_DATA SECTION_.
※ ※ ※

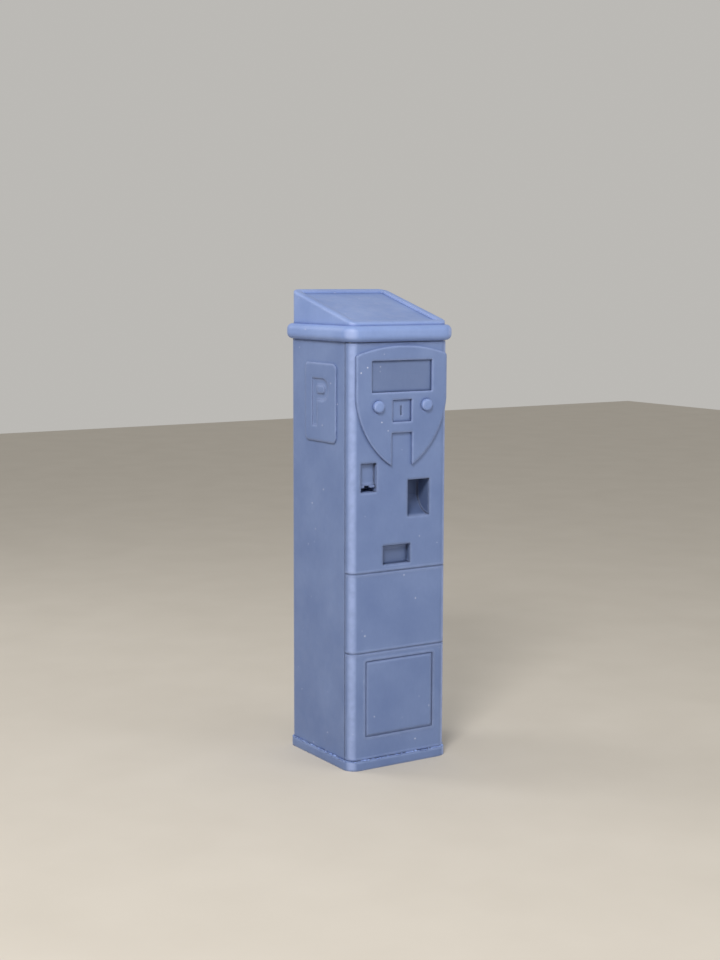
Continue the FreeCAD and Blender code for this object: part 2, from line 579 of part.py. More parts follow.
def make_coin_return():
    t = "pocket_wall"
    foot = "return_middle - return_height / 2"
    hull = block("ReturnHull", "return_width + 2 * " + t, "return_depth + " + t, "return_height + 2 * " + t,
                 "return_across", front + " + skin", foot + " - " + t)
    hollow = block("ReturnHollow", "return_width", "return_depth + 1", "return_height", "return_across",
                   front + " + skin - 1", foot)
    pin_hole = rod("ReturnPinHole", "flap_pin_radius", "return_width + 8 * " + t,
                   "return_across - return_width / 2 - 4 * " + t, flap_y, flap_z, "X")
    keep("coin_return_cup", cut("ReturnCup", hull, hollow, pin_hole))
    keep("flap_pin", rod("FlapPin", "flap_pin_radius", "return_width + 2 * " + t,
                         "return_across - return_width / 2 - " + t, flap_y, flap_z, "X"))
    leaf = block("FlapLeaf", "return_width - 2 * flap_clearance", "flap_plate",
                 "return_height - 2 * flap_clearance - 3", "return_across", flap_y + " - flap_plate / 2",
                 foot + " + flap_clearance")
    barrel = rod("FlapBarrel", "2 * flap_pin_radius", "return_width - 2 * flap_clearance",
                 "return_across - return_width / 2 + flap_clearance", flap_y, flap_z, "X")
    bore = rod("FlapBore", "flap_pin_radius + pin_clearance", "return_width",
               "return_across - return_width / 2", flap_y, flap_z, "X")
    keep("coin_return_flap", cut("Flap", join("FlapWhole", leaf, barrel), bore))


flap_y = "(%s + skin + flap_inset)" % front
flap_z = "(return_middle + return_height / 2 - 3 * flap_pin_radius)"


def make_lower_doors():
    low, high = "seam_lower + seam / 2", "seam_upper - seam / 2"
    keep("vault_door", door_pan("VaultDoor", low, high))
    keep("vault_armour", block("VaultArmour", "cabinet_width - 2 * corner_radius - 54", "4",
                               "seam_upper - seam_lower - 40", 0, front + " + skin", "seam_lower + 20"))
    pan = door_pan("LowerDoor", "plinth_height + seam / 2", "seam_lower - seam / 2")
    rim = rounded_slab("GrooveOuter", "XZ_Plane", "panel_width + 2 * groove", "panel_height + 2 * groove", "8",
                       "groove_depth + 1", y=front + " + groove_depth", z="panel_middle")
    tray = rounded_slab("Tray", "XZ_Plane", "panel_width + 2 * groove + 6", "panel_height + 2 * groove + 6", "9",
                        "groove_depth", y=front + " + groove_depth + skin", z="panel_middle")
    keep("lower_door", cut("LowerDoorDone", join("LowerDoorTray", pan, tray), rim))
    keep("access_panel", rounded_slab("AccessPanel", "XZ_Plane", "panel_width", "panel_height", "4",
                                      "groove_depth - 0.5", y=front + " + groove_depth", z="panel_middle",
                                      soft="edge_soft"))


def make_locks():
    """Key locks in the right wall, stored unlocked. Each cam turns up in front of its door's keeper."""
    barrels = []
    for label, height in lock_heights.items():
        flange = rod("LockFlange" + label, "lock_flange", "lock_flange_plate", right, lock_y, height, "X")
        barrel = rod("LockBarrel" + label, "lock_radius", "lock_length", right + " - lock_length", lock_y, height,
                     "X")
        bore = rod("LockBore" + label, "plug_radius + pin_clearance", "2 * lock_length",
                   right + " - 1.5 * lock_length", lock_y, height, "X")
        barrels.append(cut("Lock" + label, join("LockWhole" + label, flange, barrel), bore))
        plug = rod("Plug" + label, "plug_radius", "lock_length + lock_flange_plate + 4 * cam_gap",
                   right + " - lock_length - 4 * cam_gap", lock_y, height, "X")
        key = box("KeySlot" + label, "6", "2", "10", right + " + lock_flange_plate - 5", lock_y + " - 1",
                  height + " - 5")
        keep(label + "_lock_plug", cut("PlugDone" + label, plug, key))
        cam_x = right + " - lock_length - 4 * cam_gap - cam_plate"
        arm = box("CamArm" + label, "cam_plate", "cam_length - cam_width / 2", "cam_width", cam_x,
                  lock_y + " - cam_length + cam_width / 2", height + " - cam_width / 2")
        hub = rod("CamHub" + label, "cam_width / 2 + 3", "cam_plate", cam_x, lock_y, height, "X")
        tip = rod("CamTip" + label, "cam_width / 2", "cam_plate", cam_x, lock_y + " - cam_length + cam_width / 2",
                  height, "X")
        keep(label + "_lock_cam", join("Cam" + label, arm, hub, tip))
        # The keeper reaches back from the door, and its lip stands behind the locked cam
        reach_x = cam_x + " - 1"
        top = height + " + cam_length - keeper_height / 2"
        back = lock_y + " + cam_width / 2 + cam_gap"
        skin_back = "(%s + skin)" % front
        foot_x = reach_x + " - keeper_plate - keeper_foot"
        foot = box("KeeperFoot" + label, "0.75 * keeper_foot", "keeper_plate + 1", "keeper_height", foot_x,
                   skin_back, top)
        bridge = box("KeeperBridge" + label, "keeper_foot + keeper_plate", "keeper_plate", "keeper_height", foot_x,
                     skin_back + " + 1", top)
        reach = box("KeeperArm" + label, "keeper_plate", back + " + keeper_plate - %s - 1" % skin_back,
                    "keeper_height", reach_x + " - keeper_plate", skin_back + " + 1", top)
        lip = box("KeeperLip" + label, "cam_plate + 5", "keeper_plate", "keeper_height",
                  reach_x + " - keeper_plate", back, top)
        keep(label + "_keeper", join("Keeper" + label, foot, bridge, reach, lip))
    group = doc.addObject("Part::Compound", "LockBarrels")
    group.Links = barrels
    keep("lock_barrels", group)


# Works inside

works_front = "(-50)"
chute_front = "(-50)"


def make_equipment_shelf():
    gap = "2 * wall"
    plate = rounded_slab("EquipmentPlate", "XY_Plane", "cabinet_width - " + gap, "cabinet_depth - " + gap,
                         "corner_radius - wall", "3", z="shelf_height")
    off = box("EquipmentOff", "cabinet_width", "cabinet_depth / 2 - 50", "10", left, front, "shelf_height - 2")
    notch = block("EquipmentNotch", "chute_width + 2", "chute_depth + 2", "10", 0, chute_front + " - 1",
                  "shelf_height - 2")
    keep("equipment_shelf", cut("EquipmentShelf", plate, off, notch))
    keep("control_box", rounded_slab("ControlBox", "XY_Plane", "control_width", "control_depth", "4",
                                     "control_height", x=left + " + wall + 20 + control_width / 2", y="90",
                                     z="shelf_height + 3", soft="2"))


def make_printer():
    """A two-cheeked printer: the paper roll turns on its spindle and feeds the platen roller."""
    low = "(shelf_height + 3)"
    tall = "2 * roll_radius + 4 * paper_gap"
    long = "2 * roll_radius + 90"
    hull = block("PrinterHull", "printer_width", long, tall, "printer_across", works_front, low)
    hollow = block("PrinterHollow", "printer_width - 2 * printer_plate", long + " + 2", tall, "printer_across",
                   works_front + " - 1", low + " + printer_plate")
    spindle_hole = rod("SpindleHole", "spindle_radius", "2 * printer_width", "printer_across - printer_width",
                       roll_y, roll_z, "X")
    shaft_hole = rod("ShaftHole", "shaft_radius + pin_clearance", "2 * printer_width",
                     "printer_across - printer_width", platen_y, platen_z, "X")
    keep("printer_frame", cut("PrinterFrame", hull, hollow, spindle_hole, shaft_hole))
    keep("roll_spindle", rod("RollSpindle", "spindle_radius", "printer_width + 12",
                             "printer_across - printer_width / 2 - 6", roll_y, roll_z, "X"))
    paper = rod("Paper", "roll_radius", "roll_width", "printer_across - roll_width / 2", roll_y, roll_z, "X")
    core_hole = rod("PaperCoreHole", "core_radius", "2 * roll_width", "printer_across - roll_width", roll_y,
                    roll_z, "X")
    keep("paper_roll", cut("PaperRoll", paper, core_hole))
    core = rod("Core", "core_radius", "roll_width + 6", "printer_across - roll_width / 2 - 3", roll_y, roll_z, "X")
    core_bore = rod("CoreBore", "spindle_radius + pin_clearance", "2 * roll_width",
                    "printer_across - roll_width", roll_y, roll_z, "X")
    keep("paper_core", cut("PaperCore", core, core_bore))
    keep("platen_roller", rod("PlatenRoller", "platen_radius", "roll_width + 4",
                              "printer_across - roll_width / 2 - 2", platen_y, platen_z, "X"))
    ends = [rod("PlatenShaft", "shaft_radius", "16", "printer_across + %s" % x, platen_y, platen_z, "X")
            for x in ("roll_width / 2 + 2", "(-roll_width / 2 - 18)")]
    shafts = doc.addObject("Part::Compound", "PlatenShafts")
    shafts.Links = ends
    keep("platen_shafts", shafts)
    keep("print_head", block("PrintHead", "printer_width - 2 * printer_plate", "10", "24", "printer_across",
                             platen_y + " - platen_radius - 10.2", platen_z + " - 12"))


platen_y = "(%s + 30)" % works_front
platen_z = "(shelf_height + 50)"
roll_y = "(%s + 85 + roll_radius)" % works_front
roll_z = "(shelf_height + 3 + printer_plate + 2 * paper_gap + roll_radius)"


def make_coin_works():
    t = "2 * chute_wall"
    low = "seam_upper + shelf_plate / 2 - 14"
    tall = "coin_plate_middle - validator_height - (%s)" % low
    hull = block("ChuteHull", "chute_width", "chute_depth", tall, 0, chute_front, low)
    hollow = block("ChuteHollow", "chute_width - " + t, "chute_depth - " + t, tall + " + 2", 0,
                   chute_front + " + chute_wall", low + " - 1")
    flange = block("ChuteFlange", "chute_width + 16", "chute_depth + 16", "3", 0, chute_front + " - 8",
                   "shelf_height + 3")
    brim = low + " + " + tall + " - hopper_height"
    hopper_front = chute_front + " + chute_depth - hopper_depth"
    hopper = block("HopperHull", "chute_width", "hopper_depth", "hopper_height", 0, hopper_front, brim)
    hopper_room = block("HopperRoom", "chute_width - " + t, "hopper_depth - " + t, "hopper_height", 0,
                        hopper_front + " + chute_wall", brim + " + chute_wall")
    keep("coin_chute", cut("CoinChute", join("ChuteWhole", hull, flange, hopper), hollow, hopper_room))
    floor = "(seam_lower + shelf_plate / 2)"
    across, deep, high = "coin_box_width", "coin_box_depth", "coin_box_height"
    box_hull = block("CoinBoxHull", across, deep, high, 0, "(-140)", floor)
    box_room = block("CoinBoxRoom", across + " - 2 * coin_box_wall", deep + " - 2 * coin_box_wall", high, 0,
                     "(-140) + coin_box_wall", floor + " + coin_box_wall")
    keep("coin_box", cut("CoinBox", box_hull, box_room))
    lid = block("CoinLid", across, deep, "3", 0, "(-140)", floor + " + " + high)
    slot = block("CoinLidSlot", "chute_width", "chute_depth", "9", 0, chute_front, floor + " + " + high + " - 3")
    keep("coin_box_lid", cut("CoinBoxLid", lid, slot))
    grip_z = floor + " + coin_box_height / 2"
    bar = rod("GripBar", "5", "120", -60, "(-158)", grip_z, "X")
    posts = [rod("GripPost", "5", "18", x, "(-158)", grip_z, "Y") for x in (-55, 55)]
    keep("coin_box_handle", join("CoinBoxHandle", bar, *posts))


def make_battery():
    tray = block("BatteryTray", "battery_width + 10", "battery_depth + 10", "20", 0, "15", "plinth_height + 4")
    room = block("BatteryRoom", "battery_width + 1", "battery_depth + 1", "20", 0, "19.5", "plinth_height + 7")
    keep("battery_tray", cut("BatteryTrayDone", tray, room))
    keep("battery", rounded_slab("Battery", "XY_Plane", "battery_width", "battery_depth", "3", "battery_height",
                                 y="20 + battery_depth / 2", z="plinth_height + 7", soft="3"))
    posts = [rod("BatteryPost", "7", "12", "%d * battery_width / 3" % s, "45", "plinth_height + 7 + battery_height")
             for s in (-1, 1)]
    group = doc.addObject("Part::Compound", "BatteryPosts")
    group.Links = posts
    keep("battery_terminals", group)
    rails = [box("BatteryRail", "12", "cabinet_depth - 110", "plinth_height + 4 - plinth_floor",
                 "%d * battery_width / 3 - 6" % s, front + " + 90", "plinth_floor") for s in (-1, 1)]
    floor = doc.addObject("Part::Compound", "BatteryRails")
    floor.Links = rails
    keep("battery_rails", floor)


def make_back_vent():
    """A slotted plate riveted to the back, over the same slots in the wall."""
    plate = rounded_slab("VentPlate", "XZ_Plane", "vent_width", "vent_height", "8", "vent_plate",
                         y="cabinet_depth / 2 + vent_plate", z="vent_middle")
    keep("back_vent", cut("BackVent", plate, *vent_slots("VentSlot")))
    heads = [rod("VentRivet", "4", "2", "%d * (vent_width / 2 - 10)" % i, "cabinet_depth / 2 + vent_plate",
                 "vent_middle + %d * (vent_height / 2 - 10)" % j, "Y") for i in (-1, 1) for j in (-1, 1)]
    group = doc.addObject("Part::Compound", "VentRivets")
    group.Links = heads
    keep("vent_rivets", group)


def make_all():
    make_plinth()
    make_shell()
    make_shelf("vault_floor", "(seam_lower - shelf_plate / 2)")
    make_shelf("vault_ceiling", "(seam_upper - shelf_plate / 2)", notch=True)
    make_pins()
    make_collar()
    make_hood()
    make_sign("left_sign", -1)
    make_sign("right_sign", 1)
    make_upper_door()
    make_buttons()
    make_card_reader()
    make_ticket_pocket()
    make_coin_return()
    make_lower_doors()
    make_locks()
    make_equipment_shelf()
    make_printer()
    make_coin_works()
    make_battery()
    make_back_vent()


make_all()
doc.removeObject(probe.Name)
doc.recompute()
faults = [o.Label for o in doc.Objects if "Invalid" in o.State or "Error" in o.State]
faults += [label for label, o in parts.items() if o.Shape.isNull() or not o.Shape.isValid() or not o.Shape.Solids]
if faults:
    raise SystemExit("these did not build: " + ", ".join(faults))
os.makedirs("parts", exist_ok=True)
for label, thing in parts.items():
    thing.Shape.exportStep(os.path.join("parts", label + ".step"))
print(len(parts), "sub-parts written")
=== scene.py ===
import json
import math

import bpy
import bmesh
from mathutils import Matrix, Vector

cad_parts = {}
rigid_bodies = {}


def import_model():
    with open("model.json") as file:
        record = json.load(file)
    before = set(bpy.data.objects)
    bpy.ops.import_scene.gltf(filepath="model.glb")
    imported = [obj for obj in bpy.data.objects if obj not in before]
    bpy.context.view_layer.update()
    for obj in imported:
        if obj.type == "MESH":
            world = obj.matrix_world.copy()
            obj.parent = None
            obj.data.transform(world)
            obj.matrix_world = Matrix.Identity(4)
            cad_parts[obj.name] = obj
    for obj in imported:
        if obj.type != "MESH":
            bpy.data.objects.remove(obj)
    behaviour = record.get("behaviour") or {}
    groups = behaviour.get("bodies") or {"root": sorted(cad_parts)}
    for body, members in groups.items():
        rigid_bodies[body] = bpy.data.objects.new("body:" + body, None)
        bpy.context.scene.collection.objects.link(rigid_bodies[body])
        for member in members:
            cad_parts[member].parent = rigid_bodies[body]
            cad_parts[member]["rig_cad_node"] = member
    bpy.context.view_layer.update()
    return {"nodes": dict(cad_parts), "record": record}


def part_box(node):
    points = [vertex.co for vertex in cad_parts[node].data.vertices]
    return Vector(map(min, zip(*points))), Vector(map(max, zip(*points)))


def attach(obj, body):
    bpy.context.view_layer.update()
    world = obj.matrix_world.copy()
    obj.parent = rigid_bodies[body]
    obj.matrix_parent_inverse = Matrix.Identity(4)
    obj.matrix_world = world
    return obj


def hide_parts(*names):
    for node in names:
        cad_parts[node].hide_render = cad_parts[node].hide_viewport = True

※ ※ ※

_EXERCISE REQUIREMENTS_. Please print exactly what appears from the first line of the data through the line with "return_height / 2 - 3", including both of those lines and nothing past them.

_SOLUTION BELOW_.
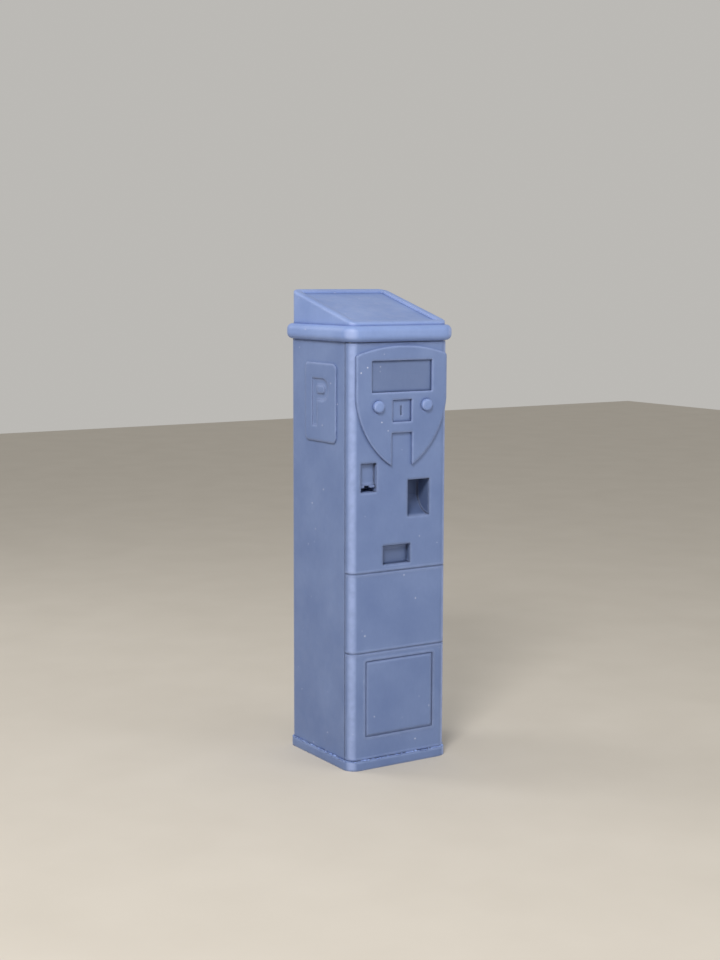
Continue the FreeCAD and Blender code for this object: part 2, from line 579 of part.py. More parts follow.
def make_coin_return():
    t = "pocket_wall"
    foot = "return_middle - return_height / 2"
    hull = block("ReturnHull", "return_width + 2 * " + t, "return_depth + " + t, "return_height + 2 * " + t,
                 "return_across", front + " + skin", foot + " - " + t)
    hollow = block("ReturnHollow", "return_width", "return_depth + 1", "return_height", "return_across",
                   front + " + skin - 1", foot)
    pin_hole = rod("ReturnPinHole", "flap_pin_radius", "return_width + 8 * " + t,
                   "return_across - return_width / 2 - 4 * " + t, flap_y, flap_z, "X")
    keep("coin_return_cup", cut("ReturnCup", hull, hollow, pin_hole))
    keep("flap_pin", rod("FlapPin", "flap_pin_radius", "return_width + 2 * " + t,
                         "return_across - return_width / 2 - " + t, flap_y, flap_z, "X"))
    leaf = block("FlapLeaf", "return_width - 2 * flap_clearance", "flap_plate",
                 "return_height - 2 * flap_clearance - 3", "return_across", flap_y + " - flap_plate / 2",
                 foot + " + flap_clearance")
    barrel = rod("FlapBarrel", "2 * flap_pin_radius", "return_width - 2 * flap_clearance",
                 "return_across - return_width / 2 + flap_clearance", flap_y, flap_z, "X")
    bore = rod("FlapBore", "flap_pin_radius + pin_clearance", "return_width",
               "return_across - return_width / 2", flap_y, flap_z, "X")
    keep("coin_return_flap", cut("Flap", join("FlapWhole", leaf, barrel), bore))


flap_y = "(%s + skin + flap_inset)" % front
flap_z = "(return_middle + return_height / 2 - 3 * flap_pin_radius)"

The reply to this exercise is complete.